● To do:
Read the data and repeat all of it exactly.

┄┄┄┄┄┄┄┄┄┄┄┄┄┄┄┄┄┄┄┄

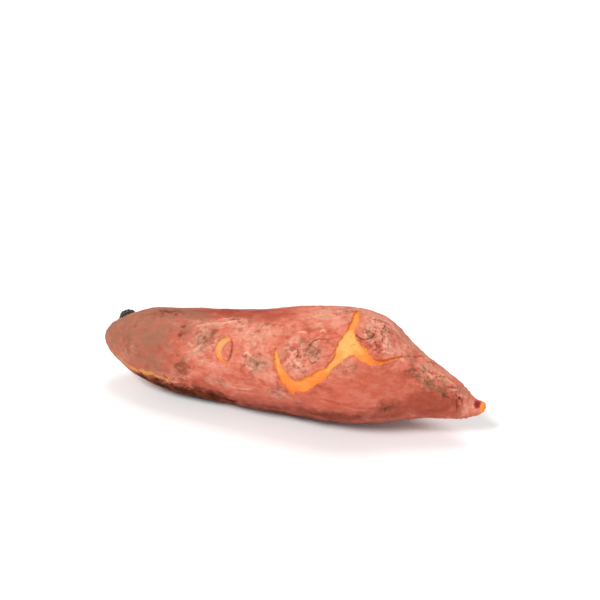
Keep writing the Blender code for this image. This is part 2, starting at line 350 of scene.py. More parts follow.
# Soft patches for the skin's look. Of each kind: share, degrees, reach along and across
# in mm, and strength.
patchWander = ((5 * mm, 1, 0.30), (1.8 * mm, 1, 0.15))
patches = {
    "earth": (  # grey-brown
        (0.05, 20, 34, 34, 1), (0.14, 40, 32, 30, 1), (0.16, 85, 24, 16, 0.8), (0.17, -10, 30, 26, 1),
        (0.06, -110, 28, 28, 0.9), (0.10, 170, 26, 20, 0.8), (0.24, 10, 20, 9, 0.9),
        (0.25, 34, 16, 10, 0.7), (0.592, 50, 6, 5, 0.9), (0.44, -60, 20, 14, 0.6), (0.29, 44, 10, 8, 0.5),
        (0.455, 66, 7, 6, 0.6), (0.94, 10, 8, 5, 0.6), (0.62, -120, 24, 16, 0.5), (0.81, 18, 6, 5, 0.5),
        (0.30, -95, 16, 12, 0.6), (0.52, -45, 14, 8, 0.6), (0.165, 12, 16, 7, 1),
    ),
    "dust": (  # pale and dull
        (0.31, 42, 12, 10, 1), (0.29, 60, 12, 8, 0.8), (0.31, 22, 15, 6, 0.8), (0.37, 15, 18, 6, 0.8),
        (0.43, 34, 16, 12, 0.9), (0.46, 66, 11, 9, 1), (0.50, 27, 16, 7, 0.6), (0.60, 4, 19, 13, 1),
        (0.66, -12, 16, 12, 0.9), (0.55, 62, 11, 11, 0.85), (0.545, 46, 11, 9, 0.9),
        (0.52, 102, 12, 6, 0.9), (0.59, 50, 9, 9, 0.9), (0.73, 5, 14, 15, 0.9), (0.71, 26, 6, 6, 0.5),
        (0.87, 10, 22, 8, 0.9), (0.80, -20, 20, 12, 0.8), (0.68, 62, 8, 7, 0.6), (0.35, -50, 28, 18, 0.9),
        (0.55, -70, 34, 18, 1), (0.74, -80, 24, 18, 0.9), (0.35, 95, 11, 5, 0.7), (0.86, 34, 14, 7, 0.6),
    ),
    "pale": (  # stretched and light
        (0.44, -66, 14, 8, 0.8), (0.66, -52, 16, 9, 0.8), (0.78, -70, 10, 8, 0.7), (0.77, 24, 15, 11, 1),
        (0.765, 26, 8, 6, 1.2), (0.74, -8, 14, 10, 0.7), (0.42, 58, 15, 9, 0.3), (0.35, 75, 11, 7, 0.6),
        (0.955, 65, 6, 10, 1), (0.60, 6, 14, 9, 0.45), (0.955, -60, 5, 9, 0.6), (0.49, 80, 7, 7, 0.6),
        (0.825, 37, 2.6, 2.2, 1), (0.122, 114, 1.4, 1.6, 1), (0.55, 62, 7, 7, 0.3),
        (0.30, 54, 7, 6, 0.5), (0.561, 73, 5, 4, 0.8),
    ),
    "crumple": (  # wrinkled loose skin
        (0.40, -60, 18, 12, 1), (0.70, -62, 16, 12, 1), (0.16, -80, 14, 12, 0.9),
        (0.725, 8, 13, 15, 1), (0.745, 30, 11, 7, 1), (0.60, 46, 9, 9, 0.4), (0.555, 60, 12, 11, 0.8),
        (0.31, 40, 13, 11, 0.9), (0.445, 64, 11, 8, 1), (0.675, 64, 10, 8, 0.55), (0.86, 36, 18, 10, 0.9),
        (0.20, 8, 18, 8, 0.9), (0.64, -4, 11, 9, 0.8), (0.22, 112, 26, 10, 0.9), (0.77, 106, 12, 6, 0.8),
        (0.44, 30, 15, 11, 0.7), (0.36, 18, 18, 8, 0.8), (0.26, 84, 9, 9, 0.6), (0.93, 50, 8, 14, 0.6),
        (0.245, 34, 10, 9, 0.7), (0.52, -92, 22, 13, 0.9), (0.30, -110, 20, 13, 0.8),
        (0.80, -110, 16, 12, 0.9), (0.52, 100, 12, 6, 0.7), (0.54, 44, 10, 8, 0.7),
        (0.10, 35, 22, 18, 0.35),
    ),
    "scab": (  # dark and corky
        (0.36, -78, 8, 5, 0.7), (0.50, -112, 9, 6, 0.7), (0.72, -92, 8, 6, 0.7), (0.84, -70, 6, 5, 0.6),
        (0.612, 54, 4, 4, 0.35), (0.32, 36, 6, 6, 0.6), (0.445, 66, 5, 4, 0.8), (0.725, -4, 5, 4, 0.2),
        (0.67, 62, 7, 6, 0.15), (0.243, 38, 4, 5, 0.8), (0.178, 3, 12, 4, 1), (0.64, -6, 8, 8, 0.3),
        (0.255, 84, 7, 8, 0.7), (0.77, 106, 8, 5, 0.4), (0.825, 42, 6, 4, 0.7), (0.60, -80, 10, 9, 0.5),
        (0.151, 27, 6, 3, 0.5), (0.09, 70, 9, 6, 0.45), (0.06, 46, 8, 4, 0.35), (0.13, 76, 6, 4, 0.4),
        (0.895, 50, 8, 7, 0.5), (0.92, 40, 6, 6, 0.4), (0.15, 14, 12, 5, 0.35), (0.506, 98, 5, 4, 0.6),
        (0.30, 48, 5, 6, 0.6), (0.36, 96, 6, 4, 0.5), (0.225, 112, 8, 4, 0.7), (0.165, 113, 8, 3, 0.5),
    ),
    "flush": (  # bright red
        (0.40, -125, 34, 12, 0.9), (0.66, -118, 30, 12, 0.9), (0.88, -100, 16, 14, 0.8),
        (0.29, 4, 26, 7, 1), (0.38, 0, 28, 9, 1), (0.46, 5, 22, 9, 1), (0.74, 74, 32, 20, 1),
        (0.60, 108, 36, 13, 1), (0.85, 88, 30, 19, 1), (0.36, 84, 14, 8, 0.3), (0.83, 28, 8, 6, 0.7),
        (0.36, 30, 7, 3, 1), (0.255, 62, 8, 4, 0.8), (0.895, 14, 9, 6, 0.9), (0.50, 130, 70, 18, 0.9),
        (0.71, 110, 30, 14, 0.9), (0.46, 112, 24, 9, 0.9),
    ),
    # dark red skin, partly painted shade: along the top edge where a neighbour shades it, and on the
    # underside
    "deep": (  # dark red
        (0.902, 68, 9, 8, 0.8), (0.28, 8, 24, 6, 0.8), (0.37, 2, 24, 8, 0.9), (0.455, 6, 20, 8, 0.8),
        (0.26, -2, 18, 7, 1.1), (0.33, -8, 24, 8, 1.2), (0.41, -8, 20, 7, 1), (0.87, 92, 30, 13, 1),
        (0.78, 116, 28, 12, 0.9), (0.62, 128, 44, 11, 0.75), (0.44, 122, 34, 9, 0.6),
        (0.31, 118, 22, 9, 0.6), (0.55, 178, 90, 26, 0.6),
    ),
    # burnt skin, partly painted shade along the bottom edge by the floor
    "scorchAndShade": (  # burnt
        (0.13, 122, 10, 5, 1), (0.18, 124, 18, 8, 1), (0.24, 128, 26, 10, 1), (0.32, 130, 26, 9, 1),
        (0.26, 150, 40, 18, 1), (0.50, 152, 60, 18, 0.6), (0.30, -150, 40, 18, 0.7),
        (0.70, -160, 40, 14, 0.6), (0.66, 126, 30, 7, 0.5),
    ),
    "blood": ((0.978, 22, 2.6, 4.0, 1), (0.216, 115, 3, 2.4, 0.6)),  # dark red juice
    "ripe": (  # light flesh
        (0.668, 38, 11, 10, 1), (0.668, 27, 4, 5, 0.5), (0.78, 30, 8, 6, 0.6), (0.36, 50, 7, 9, 0.8),
        (0.505, 62, 6, 10, 0.7), (0.985, 0, 9, 9, 0.05), (0.64, 60, 6, 6, 0.8),
    ),
    "veil": ((0.362, 53, 7, 8, 1),),  # flesh that is still half covered
}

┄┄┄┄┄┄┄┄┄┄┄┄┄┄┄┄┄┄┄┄

● Solution to this exercise:
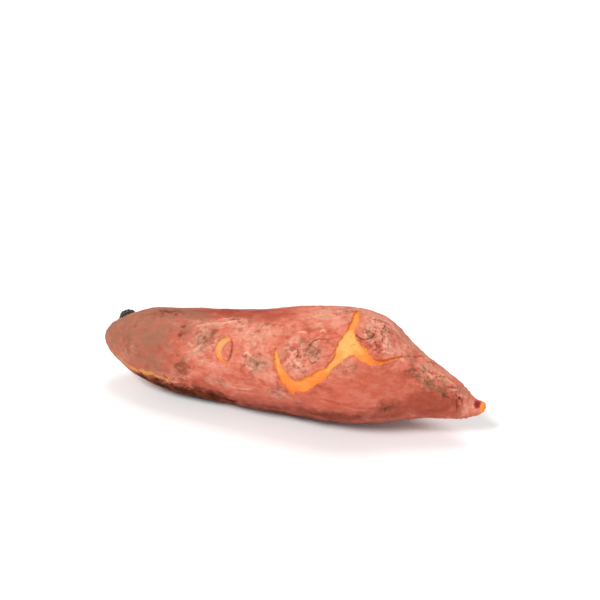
Keep writing the Blender code for this image. This is part 2, starting at line 350 of scene.py. More parts follow.
# Soft patches for the skin's look. Of each kind: share, degrees, reach along and across
# in mm, and strength.
patchWander = ((5 * mm, 1, 0.30), (1.8 * mm, 1, 0.15))
patches = {
    "earth": (  # grey-brown
        (0.05, 20, 34, 34, 1), (0.14, 40, 32, 30, 1), (0.16, 85, 24, 16, 0.8), (0.17, -10, 30, 26, 1),
        (0.06, -110, 28, 28, 0.9), (0.10, 170, 26, 20, 0.8), (0.24, 10, 20, 9, 0.9),
        (0.25, 34, 16, 10, 0.7), (0.592, 50, 6, 5, 0.9), (0.44, -60, 20, 14, 0.6), (0.29, 44, 10, 8, 0.5),
        (0.455, 66, 7, 6, 0.6), (0.94, 10, 8, 5, 0.6), (0.62, -120, 24, 16, 0.5), (0.81, 18, 6, 5, 0.5),
        (0.30, -95, 16, 12, 0.6), (0.52, -45, 14, 8, 0.6), (0.165, 12, 16, 7, 1),
    ),
    "dust": (  # pale and dull
        (0.31, 42, 12, 10, 1), (0.29, 60, 12, 8, 0.8), (0.31, 22, 15, 6, 0.8), (0.37, 15, 18, 6, 0.8),
        (0.43, 34, 16, 12, 0.9), (0.46, 66, 11, 9, 1), (0.50, 27, 16, 7, 0.6), (0.60, 4, 19, 13, 1),
        (0.66, -12, 16, 12, 0.9), (0.55, 62, 11, 11, 0.85), (0.545, 46, 11, 9, 0.9),
        (0.52, 102, 12, 6, 0.9), (0.59, 50, 9, 9, 0.9), (0.73, 5, 14, 15, 0.9), (0.71, 26, 6, 6, 0.5),
        (0.87, 10, 22, 8, 0.9), (0.80, -20, 20, 12, 0.8), (0.68, 62, 8, 7, 0.6), (0.35, -50, 28, 18, 0.9),
        (0.55, -70, 34, 18, 1), (0.74, -80, 24, 18, 0.9), (0.35, 95, 11, 5, 0.7), (0.86, 34, 14, 7, 0.6),
    ),
    "pale": (  # stretched and light
        (0.44, -66, 14, 8, 0.8), (0.66, -52, 16, 9, 0.8), (0.78, -70, 10, 8, 0.7), (0.77, 24, 15, 11, 1),
        (0.765, 26, 8, 6, 1.2), (0.74, -8, 14, 10, 0.7), (0.42, 58, 15, 9, 0.3), (0.35, 75, 11, 7, 0.6),
        (0.955, 65, 6, 10, 1), (0.60, 6, 14, 9, 0.45), (0.955, -60, 5, 9, 0.6), (0.49, 80, 7, 7, 0.6),
        (0.825, 37, 2.6, 2.2, 1), (0.122, 114, 1.4, 1.6, 1), (0.55, 62, 7, 7, 0.3),
        (0.30, 54, 7, 6, 0.5), (0.561, 73, 5, 4, 0.8),
    ),
    "crumple": (  # wrinkled loose skin
        (0.40, -60, 18, 12, 1), (0.70, -62, 16, 12, 1), (0.16, -80, 14, 12, 0.9),
        (0.725, 8, 13, 15, 1), (0.745, 30, 11, 7, 1), (0.60, 46, 9, 9, 0.4), (0.555, 60, 12, 11, 0.8),
        (0.31, 40, 13, 11, 0.9), (0.445, 64, 11, 8, 1), (0.675, 64, 10, 8, 0.55), (0.86, 36, 18, 10, 0.9),
        (0.20, 8, 18, 8, 0.9), (0.64, -4, 11, 9, 0.8), (0.22, 112, 26, 10, 0.9), (0.77, 106, 12, 6, 0.8),
        (0.44, 30, 15, 11, 0.7), (0.36, 18, 18, 8, 0.8), (0.26, 84, 9, 9, 0.6), (0.93, 50, 8, 14, 0.6),
        (0.245, 34, 10, 9, 0.7), (0.52, -92, 22, 13, 0.9), (0.30, -110, 20, 13, 0.8),
        (0.80, -110, 16, 12, 0.9), (0.52, 100, 12, 6, 0.7), (0.54, 44, 10, 8, 0.7),
        (0.10, 35, 22, 18, 0.35),
    ),
    "scab": (  # dark and corky
        (0.36, -78, 8, 5, 0.7), (0.50, -112, 9, 6, 0.7), (0.72, -92, 8, 6, 0.7), (0.84, -70, 6, 5, 0.6),
        (0.612, 54, 4, 4, 0.35), (0.32, 36, 6, 6, 0.6), (0.445, 66, 5, 4, 0.8), (0.725, -4, 5, 4, 0.2),
        (0.67, 62, 7, 6, 0.15), (0.243, 38, 4, 5, 0.8), (0.178, 3, 12, 4, 1), (0.64, -6, 8, 8, 0.3),
        (0.255, 84, 7, 8, 0.7), (0.77, 106, 8, 5, 0.4), (0.825, 42, 6, 4, 0.7), (0.60, -80, 10, 9, 0.5),
        (0.151, 27, 6, 3, 0.5), (0.09, 70, 9, 6, 0.45), (0.06, 46, 8, 4, 0.35), (0.13, 76, 6, 4, 0.4),
        (0.895, 50, 8, 7, 0.5), (0.92, 40, 6, 6, 0.4), (0.15, 14, 12, 5, 0.35), (0.506, 98, 5, 4, 0.6),
        (0.30, 48, 5, 6, 0.6), (0.36, 96, 6, 4, 0.5), (0.225, 112, 8, 4, 0.7), (0.165, 113, 8, 3, 0.5),
    ),
    "flush": (  # bright red
        (0.40, -125, 34, 12, 0.9), (0.66, -118, 30, 12, 0.9), (0.88, -100, 16, 14, 0.8),
        (0.29, 4, 26, 7, 1), (0.38, 0, 28, 9, 1), (0.46, 5, 22, 9, 1), (0.74, 74, 32, 20, 1),
        (0.60, 108, 36, 13, 1), (0.85, 88, 30, 19, 1), (0.36, 84, 14, 8, 0.3), (0.83, 28, 8, 6, 0.7),
        (0.36, 30, 7, 3, 1), (0.255, 62, 8, 4, 0.8), (0.895, 14, 9, 6, 0.9), (0.50, 130, 70, 18, 0.9),
        (0.71, 110, 30, 14, 0.9), (0.46, 112, 24, 9, 0.9),
    ),
    # dark red skin, partly painted shade: along the top edge where a neighbour shades it, and on the
    # underside
    "deep": (  # dark red
        (0.902, 68, 9, 8, 0.8), (0.28, 8, 24, 6, 0.8), (0.37, 2, 24, 8, 0.9), (0.455, 6, 20, 8, 0.8),
        (0.26, -2, 18, 7, 1.1), (0.33, -8, 24, 8, 1.2), (0.41, -8, 20, 7, 1), (0.87, 92, 30, 13, 1),
        (0.78, 116, 28, 12, 0.9), (0.62, 128, 44, 11, 0.75), (0.44, 122, 34, 9, 0.6),
        (0.31, 118, 22, 9, 0.6), (0.55, 178, 90, 26, 0.6),
    ),
    # burnt skin, partly painted shade along the bottom edge by the floor
    "scorchAndShade": (  # burnt
        (0.13, 122, 10, 5, 1), (0.18, 124, 18, 8, 1), (0.24, 128, 26, 10, 1), (0.32, 130, 26, 9, 1),
        (0.26, 150, 40, 18, 1), (0.50, 152, 60, 18, 0.6), (0.30, -150, 40, 18, 0.7),
        (0.70, -160, 40, 14, 0.6), (0.66, 126, 30, 7, 0.5),
    ),
    "blood": ((0.978, 22, 2.6, 4.0, 1), (0.216, 115, 3, 2.4, 0.6)),  # dark red juice
    "ripe": (  # light flesh
        (0.668, 38, 11, 10, 1), (0.668, 27, 4, 5, 0.5), (0.78, 30, 8, 6, 0.6), (0.36, 50, 7, 9, 0.8),
        (0.505, 62, 6, 10, 0.7), (0.985, 0, 9, 9, 0.05), (0.64, 60, 6, 6, 0.8),
    ),
    "veil": ((0.362, 53, 7, 8, 1),),  # flesh that is still half covered
}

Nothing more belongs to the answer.